TASK REQUIREMENTS → Output nothing but the number of lines that include the word "this".

GIVEN RECORDS →
>>>>
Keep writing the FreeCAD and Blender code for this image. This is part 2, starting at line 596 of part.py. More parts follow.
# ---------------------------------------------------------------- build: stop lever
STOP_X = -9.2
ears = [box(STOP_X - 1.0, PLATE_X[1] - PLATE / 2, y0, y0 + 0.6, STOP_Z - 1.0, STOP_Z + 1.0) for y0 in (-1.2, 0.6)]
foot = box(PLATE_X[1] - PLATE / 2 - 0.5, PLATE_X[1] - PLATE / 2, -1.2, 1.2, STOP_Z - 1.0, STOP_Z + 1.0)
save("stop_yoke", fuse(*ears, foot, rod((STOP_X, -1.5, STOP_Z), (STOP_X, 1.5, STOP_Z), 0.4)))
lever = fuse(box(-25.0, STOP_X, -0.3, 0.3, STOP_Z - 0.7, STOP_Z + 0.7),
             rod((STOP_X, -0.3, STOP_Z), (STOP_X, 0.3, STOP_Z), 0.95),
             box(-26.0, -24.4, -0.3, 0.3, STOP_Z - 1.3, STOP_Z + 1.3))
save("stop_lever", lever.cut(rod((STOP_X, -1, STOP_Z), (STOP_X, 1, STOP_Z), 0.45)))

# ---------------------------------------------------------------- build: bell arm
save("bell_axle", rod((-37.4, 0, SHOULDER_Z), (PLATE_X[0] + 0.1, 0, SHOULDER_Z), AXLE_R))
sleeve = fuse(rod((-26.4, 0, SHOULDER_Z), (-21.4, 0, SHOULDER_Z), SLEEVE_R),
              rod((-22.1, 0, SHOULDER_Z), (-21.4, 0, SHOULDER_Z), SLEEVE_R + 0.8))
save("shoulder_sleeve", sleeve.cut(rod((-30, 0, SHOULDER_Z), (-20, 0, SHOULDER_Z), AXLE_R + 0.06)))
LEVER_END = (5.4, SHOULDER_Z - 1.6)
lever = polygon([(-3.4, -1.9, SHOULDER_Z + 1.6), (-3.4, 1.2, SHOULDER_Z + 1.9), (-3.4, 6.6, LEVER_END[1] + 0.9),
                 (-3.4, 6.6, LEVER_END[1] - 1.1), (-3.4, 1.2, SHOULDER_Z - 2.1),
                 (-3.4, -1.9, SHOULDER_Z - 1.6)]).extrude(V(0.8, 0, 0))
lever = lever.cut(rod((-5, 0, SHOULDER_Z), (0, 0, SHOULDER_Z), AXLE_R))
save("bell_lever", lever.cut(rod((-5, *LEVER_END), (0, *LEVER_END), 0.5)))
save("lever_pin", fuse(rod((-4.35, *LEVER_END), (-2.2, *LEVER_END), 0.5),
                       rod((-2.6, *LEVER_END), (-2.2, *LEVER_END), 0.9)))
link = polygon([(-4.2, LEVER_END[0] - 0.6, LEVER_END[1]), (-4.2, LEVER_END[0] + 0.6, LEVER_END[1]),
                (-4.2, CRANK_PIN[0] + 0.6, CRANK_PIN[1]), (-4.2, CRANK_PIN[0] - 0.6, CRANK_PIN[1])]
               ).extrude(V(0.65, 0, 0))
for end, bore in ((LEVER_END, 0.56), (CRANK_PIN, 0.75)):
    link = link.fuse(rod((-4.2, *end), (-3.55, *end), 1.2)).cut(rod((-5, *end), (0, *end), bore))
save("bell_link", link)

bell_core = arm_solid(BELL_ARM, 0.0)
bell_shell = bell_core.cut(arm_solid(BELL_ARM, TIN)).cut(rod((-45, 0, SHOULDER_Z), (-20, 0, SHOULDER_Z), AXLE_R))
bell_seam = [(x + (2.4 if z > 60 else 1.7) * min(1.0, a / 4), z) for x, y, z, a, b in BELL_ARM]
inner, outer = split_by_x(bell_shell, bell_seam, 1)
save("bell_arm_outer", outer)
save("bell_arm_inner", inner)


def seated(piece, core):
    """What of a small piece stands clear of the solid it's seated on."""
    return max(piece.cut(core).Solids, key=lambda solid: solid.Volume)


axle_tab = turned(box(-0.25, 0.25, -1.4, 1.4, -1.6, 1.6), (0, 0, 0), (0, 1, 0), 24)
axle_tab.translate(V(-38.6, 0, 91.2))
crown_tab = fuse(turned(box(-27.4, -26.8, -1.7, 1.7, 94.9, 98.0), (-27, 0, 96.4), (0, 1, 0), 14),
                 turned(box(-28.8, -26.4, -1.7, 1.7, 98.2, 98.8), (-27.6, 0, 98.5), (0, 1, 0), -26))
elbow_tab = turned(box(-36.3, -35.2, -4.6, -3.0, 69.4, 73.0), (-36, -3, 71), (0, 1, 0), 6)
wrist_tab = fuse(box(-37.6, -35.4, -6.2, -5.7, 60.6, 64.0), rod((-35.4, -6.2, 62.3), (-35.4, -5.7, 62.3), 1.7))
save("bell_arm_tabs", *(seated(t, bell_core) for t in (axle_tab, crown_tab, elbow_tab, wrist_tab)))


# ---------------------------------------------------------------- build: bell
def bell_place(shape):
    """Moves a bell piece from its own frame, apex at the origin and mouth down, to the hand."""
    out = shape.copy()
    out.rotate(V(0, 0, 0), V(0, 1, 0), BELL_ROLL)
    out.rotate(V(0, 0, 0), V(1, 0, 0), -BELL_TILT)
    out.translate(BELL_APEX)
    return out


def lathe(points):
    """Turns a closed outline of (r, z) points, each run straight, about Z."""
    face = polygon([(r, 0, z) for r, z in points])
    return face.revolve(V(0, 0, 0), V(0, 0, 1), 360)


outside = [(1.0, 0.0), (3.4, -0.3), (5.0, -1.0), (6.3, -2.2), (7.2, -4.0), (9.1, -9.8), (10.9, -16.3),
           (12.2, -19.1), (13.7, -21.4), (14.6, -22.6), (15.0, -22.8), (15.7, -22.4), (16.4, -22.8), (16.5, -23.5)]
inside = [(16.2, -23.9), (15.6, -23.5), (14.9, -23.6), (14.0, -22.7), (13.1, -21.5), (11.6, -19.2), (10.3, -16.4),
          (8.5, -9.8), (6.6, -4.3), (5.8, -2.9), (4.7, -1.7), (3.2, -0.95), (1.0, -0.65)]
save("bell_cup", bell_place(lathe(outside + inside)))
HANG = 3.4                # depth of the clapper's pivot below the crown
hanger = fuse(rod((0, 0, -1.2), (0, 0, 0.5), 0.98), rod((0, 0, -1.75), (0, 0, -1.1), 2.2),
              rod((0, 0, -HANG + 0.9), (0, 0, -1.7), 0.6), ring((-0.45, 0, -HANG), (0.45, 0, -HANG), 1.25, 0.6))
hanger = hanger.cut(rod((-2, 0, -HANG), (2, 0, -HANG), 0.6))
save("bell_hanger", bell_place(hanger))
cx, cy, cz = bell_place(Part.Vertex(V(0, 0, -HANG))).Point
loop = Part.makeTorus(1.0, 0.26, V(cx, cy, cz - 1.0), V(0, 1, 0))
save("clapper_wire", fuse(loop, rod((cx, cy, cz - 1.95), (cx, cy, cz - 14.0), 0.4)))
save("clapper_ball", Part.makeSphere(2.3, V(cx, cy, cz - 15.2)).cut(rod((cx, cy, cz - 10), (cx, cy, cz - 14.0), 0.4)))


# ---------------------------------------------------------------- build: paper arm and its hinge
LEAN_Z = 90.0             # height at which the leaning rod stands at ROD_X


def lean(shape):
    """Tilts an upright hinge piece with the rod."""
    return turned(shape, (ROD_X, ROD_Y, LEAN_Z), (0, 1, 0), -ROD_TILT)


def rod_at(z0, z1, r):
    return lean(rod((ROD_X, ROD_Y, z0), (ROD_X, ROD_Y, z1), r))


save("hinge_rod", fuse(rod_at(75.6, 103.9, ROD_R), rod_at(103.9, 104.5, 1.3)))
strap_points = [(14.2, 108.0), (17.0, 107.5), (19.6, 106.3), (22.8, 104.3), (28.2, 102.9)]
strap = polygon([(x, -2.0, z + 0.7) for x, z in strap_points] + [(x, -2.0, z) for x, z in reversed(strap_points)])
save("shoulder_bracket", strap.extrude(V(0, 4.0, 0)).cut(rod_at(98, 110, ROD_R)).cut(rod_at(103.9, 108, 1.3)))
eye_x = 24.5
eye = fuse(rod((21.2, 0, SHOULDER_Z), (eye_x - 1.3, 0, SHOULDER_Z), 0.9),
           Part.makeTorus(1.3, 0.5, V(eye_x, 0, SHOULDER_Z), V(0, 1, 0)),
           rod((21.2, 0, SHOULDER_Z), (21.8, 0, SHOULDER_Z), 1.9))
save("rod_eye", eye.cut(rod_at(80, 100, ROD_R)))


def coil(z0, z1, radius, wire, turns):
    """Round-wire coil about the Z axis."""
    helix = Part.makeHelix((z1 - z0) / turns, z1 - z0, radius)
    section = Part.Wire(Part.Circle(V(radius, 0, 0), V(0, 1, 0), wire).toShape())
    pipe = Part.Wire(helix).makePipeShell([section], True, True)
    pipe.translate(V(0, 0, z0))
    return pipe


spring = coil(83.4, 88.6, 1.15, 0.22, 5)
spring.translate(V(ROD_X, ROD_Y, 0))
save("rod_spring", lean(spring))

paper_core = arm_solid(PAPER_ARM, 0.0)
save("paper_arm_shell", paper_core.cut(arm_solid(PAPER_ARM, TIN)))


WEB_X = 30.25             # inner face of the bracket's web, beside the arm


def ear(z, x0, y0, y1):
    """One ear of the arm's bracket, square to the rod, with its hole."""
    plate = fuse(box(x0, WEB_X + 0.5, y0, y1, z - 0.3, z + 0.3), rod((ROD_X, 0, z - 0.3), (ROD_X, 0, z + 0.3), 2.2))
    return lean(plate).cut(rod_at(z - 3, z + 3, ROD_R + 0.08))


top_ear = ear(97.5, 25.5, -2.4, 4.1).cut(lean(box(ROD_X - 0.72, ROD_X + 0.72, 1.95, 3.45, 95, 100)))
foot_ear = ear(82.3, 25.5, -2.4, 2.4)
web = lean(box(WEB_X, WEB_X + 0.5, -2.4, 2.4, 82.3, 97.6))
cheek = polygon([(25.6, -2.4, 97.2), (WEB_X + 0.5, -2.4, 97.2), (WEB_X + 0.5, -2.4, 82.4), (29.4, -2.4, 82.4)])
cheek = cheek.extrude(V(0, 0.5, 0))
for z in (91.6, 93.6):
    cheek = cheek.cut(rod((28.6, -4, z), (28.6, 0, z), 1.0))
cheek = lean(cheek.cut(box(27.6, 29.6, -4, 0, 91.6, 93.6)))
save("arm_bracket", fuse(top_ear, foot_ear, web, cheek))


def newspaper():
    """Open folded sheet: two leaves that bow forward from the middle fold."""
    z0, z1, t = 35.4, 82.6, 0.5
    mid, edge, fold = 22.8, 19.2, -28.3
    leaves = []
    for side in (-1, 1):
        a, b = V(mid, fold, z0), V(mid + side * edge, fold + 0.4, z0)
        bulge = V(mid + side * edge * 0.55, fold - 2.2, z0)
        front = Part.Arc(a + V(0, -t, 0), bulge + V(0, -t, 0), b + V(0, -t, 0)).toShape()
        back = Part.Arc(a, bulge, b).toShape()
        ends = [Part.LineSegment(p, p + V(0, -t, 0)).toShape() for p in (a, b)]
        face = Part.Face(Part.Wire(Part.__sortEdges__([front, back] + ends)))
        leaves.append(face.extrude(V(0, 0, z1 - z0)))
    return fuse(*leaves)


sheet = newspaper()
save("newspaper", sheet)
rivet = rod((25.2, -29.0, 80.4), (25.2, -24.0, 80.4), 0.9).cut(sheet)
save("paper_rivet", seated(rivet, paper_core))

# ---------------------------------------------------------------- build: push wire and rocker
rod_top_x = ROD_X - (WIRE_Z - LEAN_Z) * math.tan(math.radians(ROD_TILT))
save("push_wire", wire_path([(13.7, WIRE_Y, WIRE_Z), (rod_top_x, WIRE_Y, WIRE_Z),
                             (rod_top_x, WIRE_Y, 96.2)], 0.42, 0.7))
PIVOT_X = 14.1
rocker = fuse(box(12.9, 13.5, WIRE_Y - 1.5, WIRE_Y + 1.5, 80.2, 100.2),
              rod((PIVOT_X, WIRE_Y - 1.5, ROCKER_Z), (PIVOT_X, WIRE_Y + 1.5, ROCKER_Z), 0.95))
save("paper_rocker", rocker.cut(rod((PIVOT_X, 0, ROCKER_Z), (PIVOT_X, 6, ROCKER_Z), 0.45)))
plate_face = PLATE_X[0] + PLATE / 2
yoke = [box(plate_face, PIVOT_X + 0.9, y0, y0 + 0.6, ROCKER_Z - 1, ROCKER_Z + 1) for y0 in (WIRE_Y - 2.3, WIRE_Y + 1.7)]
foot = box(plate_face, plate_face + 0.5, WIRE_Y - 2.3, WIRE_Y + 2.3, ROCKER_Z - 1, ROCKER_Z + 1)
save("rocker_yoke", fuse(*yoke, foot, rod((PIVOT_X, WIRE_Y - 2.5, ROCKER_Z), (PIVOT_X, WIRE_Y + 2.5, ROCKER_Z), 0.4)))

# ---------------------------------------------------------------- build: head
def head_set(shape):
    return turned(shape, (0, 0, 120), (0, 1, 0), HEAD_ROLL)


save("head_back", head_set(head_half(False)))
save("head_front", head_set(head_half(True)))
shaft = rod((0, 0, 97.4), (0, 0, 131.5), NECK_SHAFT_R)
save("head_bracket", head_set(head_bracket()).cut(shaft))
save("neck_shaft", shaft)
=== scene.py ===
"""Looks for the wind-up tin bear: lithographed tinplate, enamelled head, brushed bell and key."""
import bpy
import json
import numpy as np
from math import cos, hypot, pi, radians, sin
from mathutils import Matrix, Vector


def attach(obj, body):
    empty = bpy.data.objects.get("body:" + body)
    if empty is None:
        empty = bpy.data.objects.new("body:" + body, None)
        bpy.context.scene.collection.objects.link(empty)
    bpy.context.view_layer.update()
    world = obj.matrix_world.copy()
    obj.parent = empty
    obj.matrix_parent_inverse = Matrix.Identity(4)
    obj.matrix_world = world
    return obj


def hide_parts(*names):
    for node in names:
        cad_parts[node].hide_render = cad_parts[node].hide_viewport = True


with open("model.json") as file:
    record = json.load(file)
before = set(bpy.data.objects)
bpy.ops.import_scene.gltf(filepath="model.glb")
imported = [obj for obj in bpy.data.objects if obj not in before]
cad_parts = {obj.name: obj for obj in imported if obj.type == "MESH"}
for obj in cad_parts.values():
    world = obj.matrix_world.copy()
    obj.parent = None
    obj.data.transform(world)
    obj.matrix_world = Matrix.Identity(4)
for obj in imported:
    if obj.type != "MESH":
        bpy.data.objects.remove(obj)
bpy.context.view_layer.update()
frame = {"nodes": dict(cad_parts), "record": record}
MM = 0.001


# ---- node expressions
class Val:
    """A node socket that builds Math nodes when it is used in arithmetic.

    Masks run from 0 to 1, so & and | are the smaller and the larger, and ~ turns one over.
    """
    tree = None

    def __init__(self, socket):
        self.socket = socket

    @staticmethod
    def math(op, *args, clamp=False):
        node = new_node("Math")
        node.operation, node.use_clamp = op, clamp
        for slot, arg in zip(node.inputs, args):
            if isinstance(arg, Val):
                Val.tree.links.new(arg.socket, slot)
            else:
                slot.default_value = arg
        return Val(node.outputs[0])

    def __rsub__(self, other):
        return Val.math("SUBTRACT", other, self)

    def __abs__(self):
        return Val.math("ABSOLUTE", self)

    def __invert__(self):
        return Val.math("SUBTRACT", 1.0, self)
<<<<
>>>>
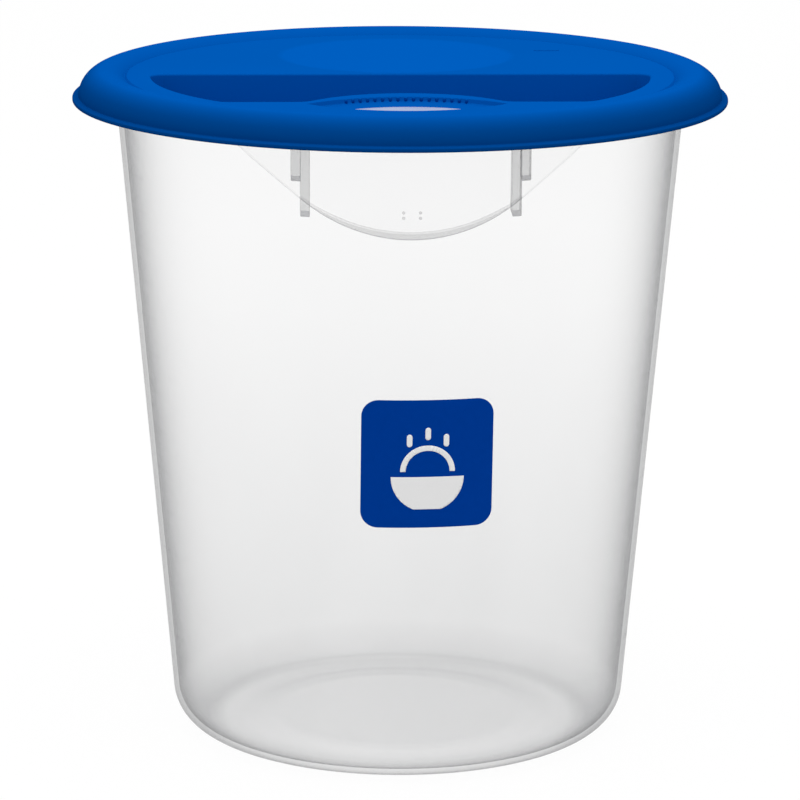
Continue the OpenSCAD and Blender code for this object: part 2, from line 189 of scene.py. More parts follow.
<<<<
>>>>
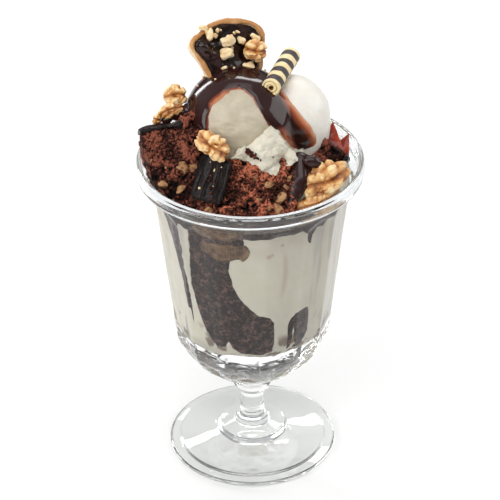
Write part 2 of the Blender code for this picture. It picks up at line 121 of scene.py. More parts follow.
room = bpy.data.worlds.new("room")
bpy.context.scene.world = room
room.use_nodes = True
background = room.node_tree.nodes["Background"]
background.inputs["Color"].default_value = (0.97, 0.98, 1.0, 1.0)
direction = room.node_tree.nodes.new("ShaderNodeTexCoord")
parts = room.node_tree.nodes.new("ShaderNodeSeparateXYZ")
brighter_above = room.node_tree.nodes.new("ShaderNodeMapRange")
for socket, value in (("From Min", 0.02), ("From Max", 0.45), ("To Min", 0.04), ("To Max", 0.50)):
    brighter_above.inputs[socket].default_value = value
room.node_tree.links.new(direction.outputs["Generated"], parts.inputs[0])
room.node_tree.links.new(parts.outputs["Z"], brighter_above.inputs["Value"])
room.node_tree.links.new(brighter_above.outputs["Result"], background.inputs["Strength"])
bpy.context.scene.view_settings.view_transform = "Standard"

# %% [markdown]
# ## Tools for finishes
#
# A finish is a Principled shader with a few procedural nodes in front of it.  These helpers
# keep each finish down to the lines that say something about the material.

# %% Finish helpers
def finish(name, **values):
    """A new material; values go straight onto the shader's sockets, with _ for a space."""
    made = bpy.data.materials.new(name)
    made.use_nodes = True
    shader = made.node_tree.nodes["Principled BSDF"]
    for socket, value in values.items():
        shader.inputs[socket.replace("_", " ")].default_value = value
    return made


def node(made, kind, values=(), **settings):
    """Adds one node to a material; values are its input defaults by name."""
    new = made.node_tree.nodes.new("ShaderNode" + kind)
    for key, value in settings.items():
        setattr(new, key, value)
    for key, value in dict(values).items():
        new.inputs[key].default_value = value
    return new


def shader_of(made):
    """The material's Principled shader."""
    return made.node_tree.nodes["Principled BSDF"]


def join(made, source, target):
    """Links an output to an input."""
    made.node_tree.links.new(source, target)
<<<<
OUTPUT → 3